Would you return the complete listing below word for word?

** Start **

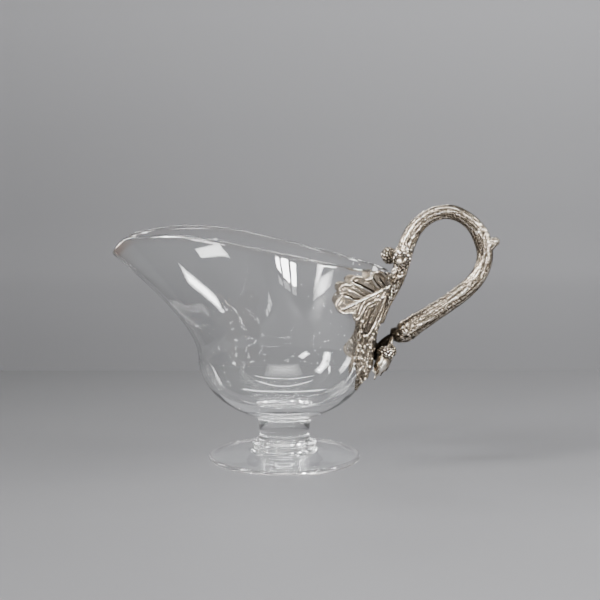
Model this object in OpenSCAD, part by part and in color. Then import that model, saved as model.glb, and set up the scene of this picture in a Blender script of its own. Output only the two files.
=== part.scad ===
// Footed glass sauce boat with a cast pewter oak-branch handle.
// Origin: centre of the flat ring the foot stands on. +X points to the handle, -X to the
// pouring lip, +Z is up. All lengths are millimetres, all angles degrees.
// Left means the left hand of someone pouring, which is the -Y side.

/* [Bowl] */
// Radius of the round belly
belly_r = 51.2; // [48:0.2:54]
// Height of the belly's widest ring
belly_z = 62; // [60:0.5:64]
// Depth of the rounded bottom below that ring
belly_depth = 38; // [37:0.5:39]
// Middle of the rim's length, measured from the foot's axis
rim_mid_x = -19; // [-21:0.5:-17]
// Half the rim's length from the back of the rim to the lip
rim_half_l = 82; // [80:0.5:84]
// Half the rim's greatest width
rim_half_w = 52; // [50:0.5:54]
// Height of the rim's highest point
rim_peak_z = 135.8; // [134:0.1:138]
// How steeply the rim runs down from its highest point
rim_slope = 20.5; // [18:0.5:22]
// Where the highest point lies, from -1 at the lip to 1 at the back
rim_peak_at = -0.5; // [-0.6:0.05:-0.4]
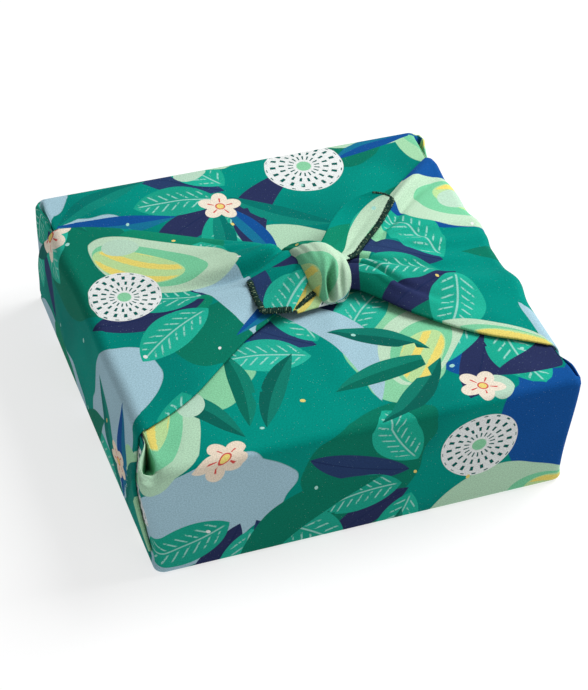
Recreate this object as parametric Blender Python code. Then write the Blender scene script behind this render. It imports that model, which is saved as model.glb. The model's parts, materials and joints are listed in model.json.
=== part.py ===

** End **

_Right answer_
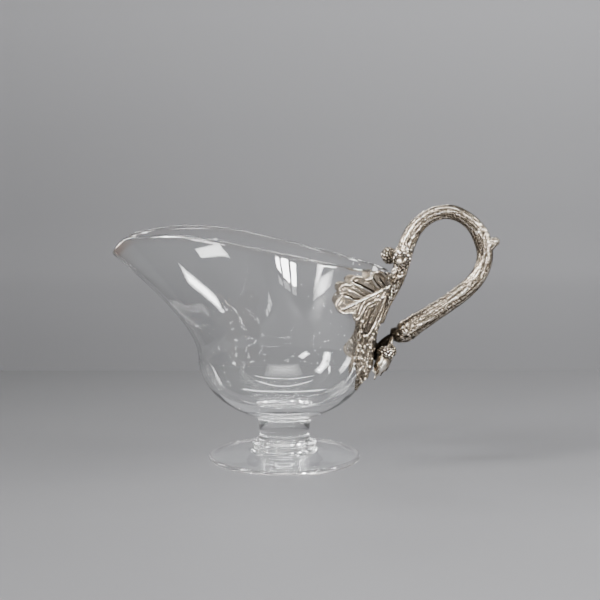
Model this object in OpenSCAD, part by part and in color. Then import that model, saved as model.glb, and set up the scene of this picture in a Blender script of its own. Output only the two files.
=== part.scad ===
// Footed glass sauce boat with a cast pewter oak-branch handle.
// Origin: centre of the flat ring the foot stands on. +X points to the handle, -X to the
// pouring lip, +Z is up. All lengths are millimetres, all angles degrees.
// Left means the left hand of someone pouring, which is the -Y side.

/* [Bowl] */
// Radius of the round belly
belly_r = 51.2; // [48:0.2:54]
// Height of the belly's widest ring
belly_z = 62; // [60:0.5:64]
// Depth of the rounded bottom below that ring
belly_depth = 38; // [37:0.5:39]
// Middle of the rim's length, measured from the foot's axis
rim_mid_x = -19; // [-21:0.5:-17]
// Half the rim's length from the back of the rim to the lip
rim_half_l = 82; // [80:0.5:84]
// Half the rim's greatest width
rim_half_w = 52; // [50:0.5:54]
// Height of the rim's highest point
rim_peak_z = 135.8; // [134:0.1:138]
// How steeply the rim runs down from its highest point
rim_slope = 20.5; // [18:0.5:22]
// Where the highest point lies, from -1 at the lip to 1 at the back
rim_peak_at = -0.5; // [-0.6:0.05:-0.4]
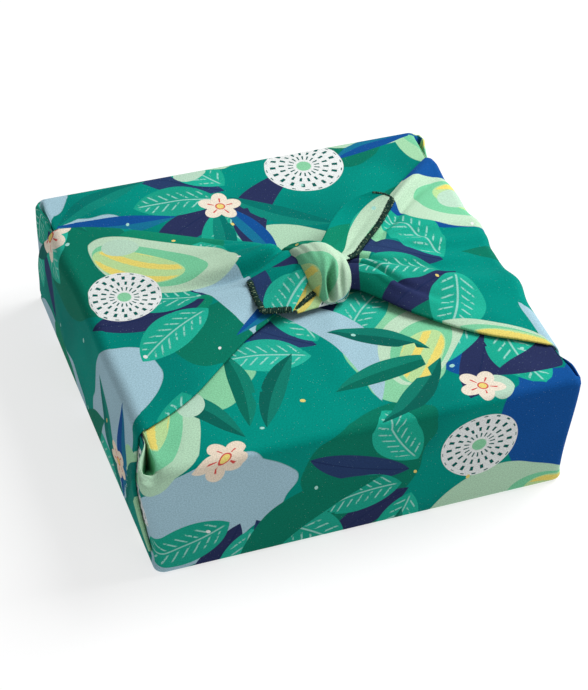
Recreate this object as parametric Blender Python code. Then write the Blender scene script behind this render. It imports that model, which is saved as model.glb. The model's parts, materials and joints are listed in model.json.
=== part.py ===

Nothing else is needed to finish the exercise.